Aldığı burs sayesinde tamamlayabildiği tarım tahsili, Aaron Aaronsohn ve kardeşlerine, Osmanlılar aleyhine casusluk yapabilme fırsatını bizzat Suriye ve Filistin Cephesi’ndeki IV. Osmanlı ordusu kumandanı, ünlü İttihatçı Cemal Paşa eliyle sunar. 1915 yılı ilkbaharında başlayan çekirge istilası üzerine Cemal Paşa, Aaron Aaronsohn’u bu istila ile mücadele etmek amacıyla görevlendirir. Bu görevlendirmenin ardından, Aaron Aaronsohn, kendi kardeşleri başta olmak üzere, Nili örgütüne mensup diğer Yahudi gençleri çekirge istilası ile mücadele birimine alarak onlara resmi seyahat izni de elde eder. Bu resmi görevleri ve seyahat izinleri sayesinde Suriye, Lübnan ve Filistin’e pek çok seyahat yapan örgüt üyelerinin elde ettikleri stratejik bilgileri, gelecekte Filistin’de bir Yahudi devleti kurulması konusunda pazarlıklar yaptıkları İngilizlere ulaştırdıkları anlatılıyor. Ayrıca, örgüt üyesi kadın casusların, Filistin’deki Türk ve Alman subaylardan istihbarat toplama maharetleri de değinilen konular arasında yer alıyor. Toplam üye sayısı elli kişiyi geçmeyen bu örgütün elde ettiği stratejik bilgileri İngilizlere ulaştırma sürecini ayrıntılarıyla aktaran yazar bu stratejik bilgileri değerlendiren İngilizlerin 1917 yılında bütün Filistin ve Suriye’yi ele geçirmeyi başardığını da ifade etmekte.

Yazar, Nili örgütünün bu faaliyetlerini anlattıktan sonra Osmanlı istihbaratı tarafından bu örgütün ortaya çıkarılması sürecine de değinmekte. Kaderin cilvesi denilebilecek çok basit bir ipucundan yola çıkan Osmanlı istihbarat görevlilerinin örgütü tamamen açığa çıkarma süreci yazar tarafından anlatılmakta.

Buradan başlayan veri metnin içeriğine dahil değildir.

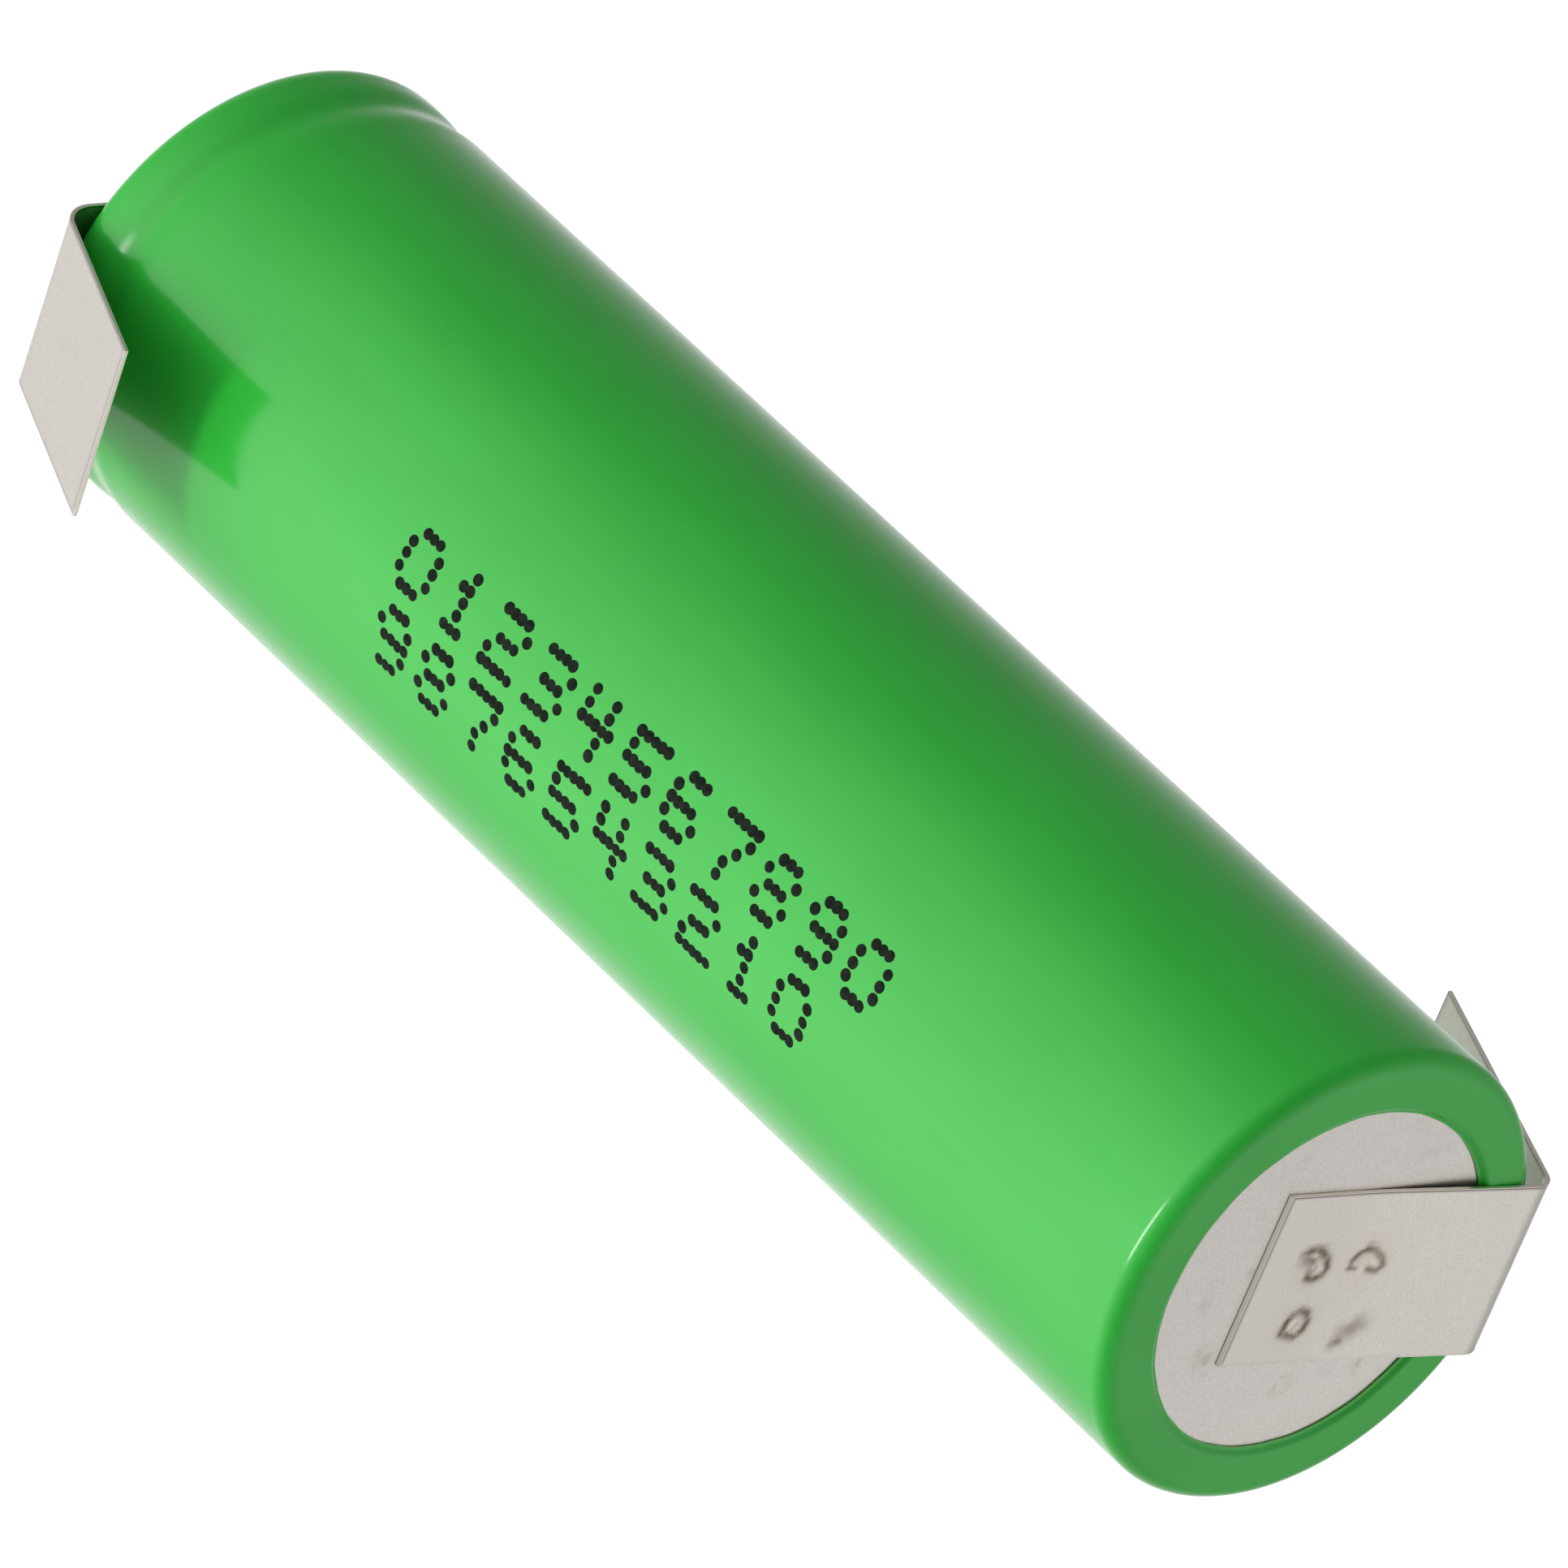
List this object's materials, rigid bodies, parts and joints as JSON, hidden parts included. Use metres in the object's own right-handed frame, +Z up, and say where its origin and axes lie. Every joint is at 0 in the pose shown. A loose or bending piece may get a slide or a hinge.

O dönem; bu örgüt ile mücadele eden bir Osmanlı istihbarat elemanının kaleme aldığı kitaplardaki bilgileri de önümüze koyan Alkan, bu örgütü, tüm yönleriyle gözlerimizin önüne sermeyi başarıyor.

Kitabın son kısmında, daha önce yazar tarafından Türkçeye çevrilerek yayınlanan ve bu kitabın nüvesini oluşturan, Alexander Aaronsohn’un kaleme aldığı Türk Ordusuyla Filistin’de isimli kısa hatırat yer almakta. Bu hatıratın asıl kıymeti, yirminci yüzyılın başında bir Yahudi gencinin gözünden Filistin’deki yaşamı okuyuculara aktarmasında olsa gerek. Çünkü Filistin’deki Osmanlı idaresi, Yahudilerin yaşam koşulları, o dönemde otonom bir yönetime sahip olan Lübnan’da yaşam bu Yahudi gencinin gözünden anlatılmakta ve bu gencin Osmanlı idarecileri ile yaşadığı problemler ve bunların sonuçları da dile getirilmekte… Alkan, bu kitabı ile, son dönem Osmanlı tarihinde büyük etkileri olmasına rağmen gözlerden ırak kalmış bu küçük casusluk örgütünü tüm yönleriyle ortaya koymakta.